Das Team Astana, wegen der Dopingexzesse der vergangenen Saison zum Jahresanfang noch wie ein Paria von sich problembewusst gebenden Renn-Organisatoren - auch der Italiener - gemieden, darf jetzt als Führungskraft im Peleton die Pace bestimmen. Mit Toursieger Alberto Contador, der gerade die Baskenland-Rundfahrt beherrschte und dem frisch gebackenen Romandie-Sieger Andreas Klöden verfügt das nun in Luxemburg angesiedelte Team über die wohl gegenwärtig stärksten Fahrer.
Giro-Direktor Angelo Zomegnan betont denn auch: «Astana einzuladen war eine rein sportliche Entscheidung. Im Januar hatten sie ein Team präsentiert, dessen Zusammenstellung nicht der Bedeutung des Giro entsprochen hatte. Jetzt hat die Leitung uns den Start von Contador, Leipheimer, Klöden und Wladimir Gusew zugesichert.» Konkurrenzdruck durch die Vuelta hätte er nicht verspürt, sagt Zomegnan: «Wir sollten nicht den Wert einer Rundfahrt gegen den einer anderen ausspielen».
Vuelta-Chef Victor Cordero hatte vorher getönt, dass sein Rennen im September mit der Beteiligung des kompletten Podiums der letzten Tour de France «das sportlich interessanteste dieser Saison» sein würde. Nun hat Giro-Organisator RCS, zu ihm gehören u.a. das rosa Fachblatt «Gazzetta dello Sport» sowie die Tageszeitung «Corriere dello Sport», die Qualitätshoheit also nach Italien geholt.

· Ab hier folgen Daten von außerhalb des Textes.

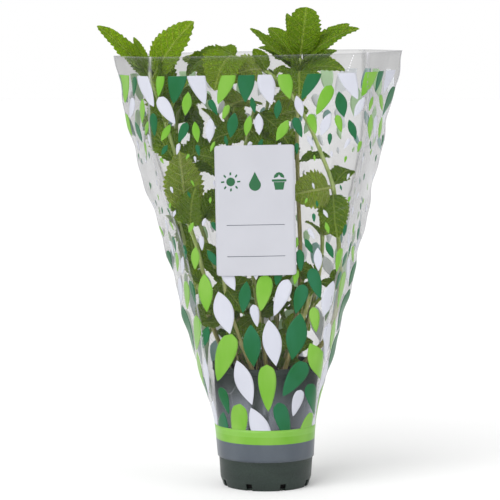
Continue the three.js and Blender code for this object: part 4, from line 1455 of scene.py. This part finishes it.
def on_route(points, share):
    place = min(max(share, 0), 1) * (len(points) - 1)
    i = min(math.floor(place), len(points) - 2)
    run = points[i + 1] - points[i]
    return points[i] + run * (place - i)


def share_at_height(points, height):
    i = 0
    while i < len(points) - 2 and points[i + 1][2] < height:
        i += 1
    part = min(max((height - points[i][2]) / (points[i + 1][2] - points[i][2]), 0), 1)
    return (i + part) / (len(points) - 1)


def leaf_frame(leaf):
    """The leaf's chord, its direction across and its direction out of the upper face."""
    chord = leaf["tip"] - leaf["foot"]
    side = unit(np.cross(leaf["face"], unit(chord)))
    return chord, side, np.cross(unit(chord), side)


def leaf_half_width(leaf, t, swell=LEAF["swell"], taper=LEAF["taper"]):
    """A mint leaf's half width at a share t of its length, before its teeth are cut."""
    s = np.clip((np.asarray(t, float) - LEAF["stalk_share"]) / (1 - LEAF["stalk_share"]), 0, 1)
    peak = swell ** swell * taper ** taper / (swell + taper) ** (swell + taper)
    return np.maximum(LEAF["stalk"], leaf["width"] / 2 * s ** swell * (1 - s) ** taper / peak)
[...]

Doch der Preis scheint hoch: Tour-Triumphator Contador hat immer noch nicht sein Verhältnis mit dem Madrider Dopingarzt Fuentes erklären können. Klöden blieb bislang jede Auskunft schuldig über sein Wissen und sein Tun im Systemdoping der Freiburger Mediziner und jenem Exzess-Doping, durch das die letztjährige Ausgabe des Astana-Rennstalls aufgefallen war. Dass an «Teflon-Johan» Bruyneel, dem Astana-Teamchef, bislang jeder Dopingverdacht aus der Armstrong- und Contador-Ära nicht haften blieb, spricht für die Professionalität und Kaltblütigkeit des Belgiers.

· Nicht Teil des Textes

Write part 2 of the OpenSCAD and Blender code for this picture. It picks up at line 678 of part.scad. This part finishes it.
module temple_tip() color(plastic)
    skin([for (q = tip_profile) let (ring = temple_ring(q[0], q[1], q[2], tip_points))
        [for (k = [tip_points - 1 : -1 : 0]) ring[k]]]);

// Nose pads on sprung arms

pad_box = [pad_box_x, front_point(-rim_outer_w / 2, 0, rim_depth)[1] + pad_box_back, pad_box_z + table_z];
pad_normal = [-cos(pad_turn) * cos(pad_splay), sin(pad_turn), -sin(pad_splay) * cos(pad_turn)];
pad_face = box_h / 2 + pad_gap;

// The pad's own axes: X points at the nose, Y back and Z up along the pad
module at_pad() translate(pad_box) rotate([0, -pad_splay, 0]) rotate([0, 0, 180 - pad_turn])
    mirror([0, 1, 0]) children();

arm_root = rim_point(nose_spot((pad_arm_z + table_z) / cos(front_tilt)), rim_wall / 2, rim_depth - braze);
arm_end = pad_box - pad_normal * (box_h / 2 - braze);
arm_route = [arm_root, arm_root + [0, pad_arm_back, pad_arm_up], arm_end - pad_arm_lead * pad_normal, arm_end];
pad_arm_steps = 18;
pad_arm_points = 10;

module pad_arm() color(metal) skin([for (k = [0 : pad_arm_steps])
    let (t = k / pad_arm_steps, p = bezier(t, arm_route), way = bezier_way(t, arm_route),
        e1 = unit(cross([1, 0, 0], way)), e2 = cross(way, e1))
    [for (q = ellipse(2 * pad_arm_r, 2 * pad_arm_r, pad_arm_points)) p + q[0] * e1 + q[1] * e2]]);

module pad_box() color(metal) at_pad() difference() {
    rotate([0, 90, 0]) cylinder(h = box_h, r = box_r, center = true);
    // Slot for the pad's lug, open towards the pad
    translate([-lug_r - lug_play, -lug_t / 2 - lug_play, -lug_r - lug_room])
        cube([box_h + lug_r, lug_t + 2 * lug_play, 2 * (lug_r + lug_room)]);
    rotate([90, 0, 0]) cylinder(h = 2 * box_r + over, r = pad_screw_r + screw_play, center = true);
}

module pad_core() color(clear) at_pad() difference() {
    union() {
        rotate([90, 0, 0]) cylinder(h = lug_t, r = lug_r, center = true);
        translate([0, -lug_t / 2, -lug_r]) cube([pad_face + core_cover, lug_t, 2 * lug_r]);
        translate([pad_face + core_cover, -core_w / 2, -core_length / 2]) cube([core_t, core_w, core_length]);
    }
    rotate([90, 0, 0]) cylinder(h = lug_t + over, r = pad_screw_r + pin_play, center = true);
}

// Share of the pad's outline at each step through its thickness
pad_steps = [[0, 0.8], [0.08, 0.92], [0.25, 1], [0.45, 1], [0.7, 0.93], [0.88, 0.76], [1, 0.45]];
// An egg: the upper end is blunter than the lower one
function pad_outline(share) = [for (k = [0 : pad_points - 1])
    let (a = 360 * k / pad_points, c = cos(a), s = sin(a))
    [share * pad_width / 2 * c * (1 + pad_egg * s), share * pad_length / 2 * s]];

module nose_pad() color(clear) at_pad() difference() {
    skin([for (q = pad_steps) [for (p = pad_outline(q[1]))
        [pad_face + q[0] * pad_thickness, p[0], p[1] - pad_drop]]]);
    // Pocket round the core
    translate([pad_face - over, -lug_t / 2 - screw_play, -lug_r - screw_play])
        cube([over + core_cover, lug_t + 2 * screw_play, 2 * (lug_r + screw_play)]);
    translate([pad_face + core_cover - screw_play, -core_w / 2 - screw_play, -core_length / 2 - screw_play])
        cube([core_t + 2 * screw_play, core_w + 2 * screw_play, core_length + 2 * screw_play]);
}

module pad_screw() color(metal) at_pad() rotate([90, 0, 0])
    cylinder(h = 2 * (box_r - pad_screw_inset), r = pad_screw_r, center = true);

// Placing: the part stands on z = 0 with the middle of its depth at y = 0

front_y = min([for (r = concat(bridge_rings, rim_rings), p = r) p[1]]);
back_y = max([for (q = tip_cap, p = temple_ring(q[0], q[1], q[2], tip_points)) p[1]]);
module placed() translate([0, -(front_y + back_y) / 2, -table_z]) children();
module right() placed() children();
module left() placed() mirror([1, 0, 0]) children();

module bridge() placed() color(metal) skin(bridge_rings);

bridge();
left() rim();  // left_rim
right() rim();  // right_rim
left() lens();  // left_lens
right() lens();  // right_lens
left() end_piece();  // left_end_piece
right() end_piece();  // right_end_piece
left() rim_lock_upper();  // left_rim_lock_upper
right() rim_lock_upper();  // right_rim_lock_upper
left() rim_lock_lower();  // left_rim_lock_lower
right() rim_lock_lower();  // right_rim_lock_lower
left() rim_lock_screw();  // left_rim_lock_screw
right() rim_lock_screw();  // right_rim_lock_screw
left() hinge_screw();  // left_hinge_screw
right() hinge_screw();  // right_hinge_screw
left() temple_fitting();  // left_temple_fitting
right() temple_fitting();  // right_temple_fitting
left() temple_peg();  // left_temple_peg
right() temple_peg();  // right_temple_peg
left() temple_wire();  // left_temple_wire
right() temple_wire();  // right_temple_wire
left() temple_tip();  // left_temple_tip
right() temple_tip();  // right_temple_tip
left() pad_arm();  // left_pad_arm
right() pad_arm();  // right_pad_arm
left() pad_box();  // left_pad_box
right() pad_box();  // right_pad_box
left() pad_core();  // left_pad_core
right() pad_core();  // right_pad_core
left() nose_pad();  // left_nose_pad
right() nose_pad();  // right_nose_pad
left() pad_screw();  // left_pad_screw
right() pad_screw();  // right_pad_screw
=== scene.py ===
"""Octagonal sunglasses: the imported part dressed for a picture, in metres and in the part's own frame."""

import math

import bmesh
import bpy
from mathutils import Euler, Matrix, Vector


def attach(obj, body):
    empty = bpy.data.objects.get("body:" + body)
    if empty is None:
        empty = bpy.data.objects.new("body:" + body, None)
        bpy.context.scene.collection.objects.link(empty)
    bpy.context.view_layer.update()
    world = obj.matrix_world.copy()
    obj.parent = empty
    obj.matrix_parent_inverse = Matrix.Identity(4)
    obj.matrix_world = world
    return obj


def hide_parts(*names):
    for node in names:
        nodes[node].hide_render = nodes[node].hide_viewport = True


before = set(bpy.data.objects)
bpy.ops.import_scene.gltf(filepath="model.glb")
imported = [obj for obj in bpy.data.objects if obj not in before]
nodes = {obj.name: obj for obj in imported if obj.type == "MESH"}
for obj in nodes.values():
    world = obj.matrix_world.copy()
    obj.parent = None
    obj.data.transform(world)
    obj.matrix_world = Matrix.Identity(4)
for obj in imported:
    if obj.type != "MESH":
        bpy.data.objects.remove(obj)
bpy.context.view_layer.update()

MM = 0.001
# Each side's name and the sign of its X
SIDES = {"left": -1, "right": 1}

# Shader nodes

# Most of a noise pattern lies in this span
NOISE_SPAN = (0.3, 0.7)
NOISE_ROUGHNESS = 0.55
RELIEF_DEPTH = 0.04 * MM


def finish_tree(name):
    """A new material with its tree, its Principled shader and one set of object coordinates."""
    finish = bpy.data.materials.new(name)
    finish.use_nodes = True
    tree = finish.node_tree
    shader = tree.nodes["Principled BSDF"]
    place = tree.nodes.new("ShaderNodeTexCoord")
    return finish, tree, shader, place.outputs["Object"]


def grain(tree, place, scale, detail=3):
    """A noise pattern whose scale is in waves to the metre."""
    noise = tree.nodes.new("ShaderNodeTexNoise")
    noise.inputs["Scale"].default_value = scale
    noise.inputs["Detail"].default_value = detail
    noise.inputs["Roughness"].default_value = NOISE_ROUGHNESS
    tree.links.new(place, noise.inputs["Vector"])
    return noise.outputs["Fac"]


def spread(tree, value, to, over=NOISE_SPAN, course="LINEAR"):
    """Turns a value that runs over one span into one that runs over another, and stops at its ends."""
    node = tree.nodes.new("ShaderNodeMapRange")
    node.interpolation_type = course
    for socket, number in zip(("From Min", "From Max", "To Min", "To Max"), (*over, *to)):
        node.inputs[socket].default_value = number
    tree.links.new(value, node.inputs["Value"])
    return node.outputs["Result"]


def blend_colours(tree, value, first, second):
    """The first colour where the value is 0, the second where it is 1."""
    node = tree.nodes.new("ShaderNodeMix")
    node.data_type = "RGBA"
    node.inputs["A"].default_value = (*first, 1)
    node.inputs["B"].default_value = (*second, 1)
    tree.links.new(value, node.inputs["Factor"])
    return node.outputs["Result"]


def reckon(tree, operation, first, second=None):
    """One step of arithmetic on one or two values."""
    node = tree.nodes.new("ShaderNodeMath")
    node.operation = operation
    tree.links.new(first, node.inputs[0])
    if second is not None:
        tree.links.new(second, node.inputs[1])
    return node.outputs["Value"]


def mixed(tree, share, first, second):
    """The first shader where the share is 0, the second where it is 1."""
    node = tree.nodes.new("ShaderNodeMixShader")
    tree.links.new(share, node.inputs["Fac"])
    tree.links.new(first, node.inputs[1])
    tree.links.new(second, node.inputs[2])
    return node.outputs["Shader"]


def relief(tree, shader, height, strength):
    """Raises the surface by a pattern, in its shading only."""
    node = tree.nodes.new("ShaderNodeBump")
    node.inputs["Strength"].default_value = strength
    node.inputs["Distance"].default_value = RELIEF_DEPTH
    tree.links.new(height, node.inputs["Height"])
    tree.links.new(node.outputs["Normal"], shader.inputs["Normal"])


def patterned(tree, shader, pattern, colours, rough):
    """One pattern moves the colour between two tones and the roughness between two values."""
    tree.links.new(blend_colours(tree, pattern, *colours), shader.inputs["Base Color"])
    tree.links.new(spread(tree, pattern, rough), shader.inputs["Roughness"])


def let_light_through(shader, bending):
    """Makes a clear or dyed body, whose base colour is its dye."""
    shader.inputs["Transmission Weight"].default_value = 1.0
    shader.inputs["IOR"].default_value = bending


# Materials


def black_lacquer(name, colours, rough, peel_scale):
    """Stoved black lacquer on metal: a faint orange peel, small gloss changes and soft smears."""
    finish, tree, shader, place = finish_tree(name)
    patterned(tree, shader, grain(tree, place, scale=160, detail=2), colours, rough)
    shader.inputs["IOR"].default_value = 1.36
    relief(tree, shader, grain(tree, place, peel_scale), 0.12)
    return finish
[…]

Aber auch die anderen Giro-Teilnehmer sind keine Klosterbrüder. Titelverteidiger Danilo Di Luca hat sich mittlerweile auf der Bühne der Dopingprozesse eine ähnliche Härte wie auf dem Asphalt zugelegt. Wegen Zusammenarbeit mit dem bereits verurteilten Dopingarzt Carlo Santuccione war er zu drei Monaten Sperre verurteilt worden, die der Sportgerichtshof CAS Anfang Mai bestätigte. Di Luca hat die Sperre bereits abgesessen. Abgewendet haben seine Anwälte bislang eine 2- Jahres-Sperre für Manipulationen beim letzten Giro.

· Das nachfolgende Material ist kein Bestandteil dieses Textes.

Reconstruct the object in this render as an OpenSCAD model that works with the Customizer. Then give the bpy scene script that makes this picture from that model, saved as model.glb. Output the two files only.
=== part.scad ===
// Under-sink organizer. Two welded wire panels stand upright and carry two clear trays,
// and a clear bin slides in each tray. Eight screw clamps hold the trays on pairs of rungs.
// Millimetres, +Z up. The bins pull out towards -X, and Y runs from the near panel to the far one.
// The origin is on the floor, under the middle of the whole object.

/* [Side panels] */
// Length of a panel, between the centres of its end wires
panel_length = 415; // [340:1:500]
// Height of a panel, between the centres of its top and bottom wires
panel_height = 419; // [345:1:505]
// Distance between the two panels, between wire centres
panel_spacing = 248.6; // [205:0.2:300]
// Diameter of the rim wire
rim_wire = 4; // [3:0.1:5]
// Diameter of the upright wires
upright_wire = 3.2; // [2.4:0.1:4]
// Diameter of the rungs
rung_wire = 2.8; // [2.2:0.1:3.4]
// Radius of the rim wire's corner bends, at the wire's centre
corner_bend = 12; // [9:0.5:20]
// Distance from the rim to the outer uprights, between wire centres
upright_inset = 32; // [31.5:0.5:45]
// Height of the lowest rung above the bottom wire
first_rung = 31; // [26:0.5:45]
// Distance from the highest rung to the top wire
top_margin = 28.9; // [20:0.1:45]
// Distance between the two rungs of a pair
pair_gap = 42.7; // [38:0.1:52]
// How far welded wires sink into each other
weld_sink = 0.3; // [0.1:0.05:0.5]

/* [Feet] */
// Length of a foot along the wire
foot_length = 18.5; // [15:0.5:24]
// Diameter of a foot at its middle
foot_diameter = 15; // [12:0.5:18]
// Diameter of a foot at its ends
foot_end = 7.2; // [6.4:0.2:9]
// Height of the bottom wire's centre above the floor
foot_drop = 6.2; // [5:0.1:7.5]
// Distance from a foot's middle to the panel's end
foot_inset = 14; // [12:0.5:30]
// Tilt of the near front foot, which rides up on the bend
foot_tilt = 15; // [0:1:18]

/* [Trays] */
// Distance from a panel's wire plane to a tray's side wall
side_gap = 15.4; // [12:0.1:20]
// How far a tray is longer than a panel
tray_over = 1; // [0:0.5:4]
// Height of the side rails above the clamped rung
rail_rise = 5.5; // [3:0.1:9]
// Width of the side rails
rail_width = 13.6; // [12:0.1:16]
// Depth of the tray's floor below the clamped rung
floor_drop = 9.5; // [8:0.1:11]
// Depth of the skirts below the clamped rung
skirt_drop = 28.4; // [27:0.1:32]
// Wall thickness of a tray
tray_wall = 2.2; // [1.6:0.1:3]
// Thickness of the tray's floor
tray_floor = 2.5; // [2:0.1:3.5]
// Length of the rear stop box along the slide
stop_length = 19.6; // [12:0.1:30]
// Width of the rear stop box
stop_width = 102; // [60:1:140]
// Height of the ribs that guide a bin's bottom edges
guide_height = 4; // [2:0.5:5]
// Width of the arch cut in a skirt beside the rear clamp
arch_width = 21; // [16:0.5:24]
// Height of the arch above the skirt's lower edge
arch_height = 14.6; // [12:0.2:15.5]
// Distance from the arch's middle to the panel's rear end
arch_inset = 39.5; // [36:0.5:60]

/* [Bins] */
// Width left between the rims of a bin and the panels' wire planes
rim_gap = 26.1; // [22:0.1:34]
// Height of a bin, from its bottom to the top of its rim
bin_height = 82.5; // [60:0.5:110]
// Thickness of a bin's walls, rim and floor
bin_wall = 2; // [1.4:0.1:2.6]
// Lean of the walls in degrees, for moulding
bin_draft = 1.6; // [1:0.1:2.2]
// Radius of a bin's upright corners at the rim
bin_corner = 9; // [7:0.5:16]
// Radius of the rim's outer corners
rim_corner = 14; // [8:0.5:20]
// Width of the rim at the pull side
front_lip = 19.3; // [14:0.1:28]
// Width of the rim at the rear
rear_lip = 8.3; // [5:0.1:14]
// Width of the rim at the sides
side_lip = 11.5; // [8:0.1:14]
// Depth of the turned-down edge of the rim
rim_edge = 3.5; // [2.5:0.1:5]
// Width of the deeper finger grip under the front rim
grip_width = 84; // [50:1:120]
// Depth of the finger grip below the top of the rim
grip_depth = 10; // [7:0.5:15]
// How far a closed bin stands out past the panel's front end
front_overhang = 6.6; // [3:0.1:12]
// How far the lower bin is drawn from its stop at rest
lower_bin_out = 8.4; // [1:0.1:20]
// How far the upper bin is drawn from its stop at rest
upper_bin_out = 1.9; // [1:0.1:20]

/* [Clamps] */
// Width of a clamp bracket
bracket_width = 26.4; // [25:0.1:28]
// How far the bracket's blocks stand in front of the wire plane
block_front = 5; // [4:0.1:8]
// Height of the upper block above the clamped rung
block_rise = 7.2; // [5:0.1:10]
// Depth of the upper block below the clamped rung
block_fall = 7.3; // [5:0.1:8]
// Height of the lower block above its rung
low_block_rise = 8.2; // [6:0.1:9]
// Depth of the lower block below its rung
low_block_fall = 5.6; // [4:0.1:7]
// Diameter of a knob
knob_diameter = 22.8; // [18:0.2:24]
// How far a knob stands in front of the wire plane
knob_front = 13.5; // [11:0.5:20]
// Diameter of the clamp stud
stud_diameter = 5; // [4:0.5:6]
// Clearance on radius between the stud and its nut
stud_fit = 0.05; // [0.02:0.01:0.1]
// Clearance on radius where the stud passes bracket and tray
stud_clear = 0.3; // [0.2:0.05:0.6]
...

Der Dopingankläger des italienischen Olympischen Komitees CONI, Ettore Torri, ist überzeugt, dass Di Luca sich nach der Bergetappe am Zoncolan 2007 eine Transfusion verpassen ließ. «Anders sind die extrem veränderten Hormonwerte nicht zu erklären», sagt Torri. Pikant ist, dass Di Luca zu einem Zeitpunkt, als die Pro-Tour-Teams noch mit Ehrenerklärungen den Teufel Doping austreiben wollten, zum zweitklassigen Rennstall LPR gewechselt ist. Dort hat er weniger Aufmerksamkeit bei Trainingskontrollen zu befürchten.
Zwischen zwei und acht Mal sind nach Auskunft der UCI die Giro- Fahrer in diesem Jahr bislang kontrolliert worden. Hoffnungen immerhin könnte in das neue Blutpass-Programm der UCI gesetzt werden. «Zum 1. Juli soll es in Kraft sein. Bereits am 1. Mai ist es teilweise umgesetzt. Das ist doch gut», schwärmt Zomegnan. Seine Begründung, warum Astana in Italien fahren darf, in Frankreich aber ausgeschlossen ist, macht sprachlos: «Die Dopingfälle von Astana haben sich vor allem in Frankreich ereignet. Sie haben das Bild der Tour beschädigt».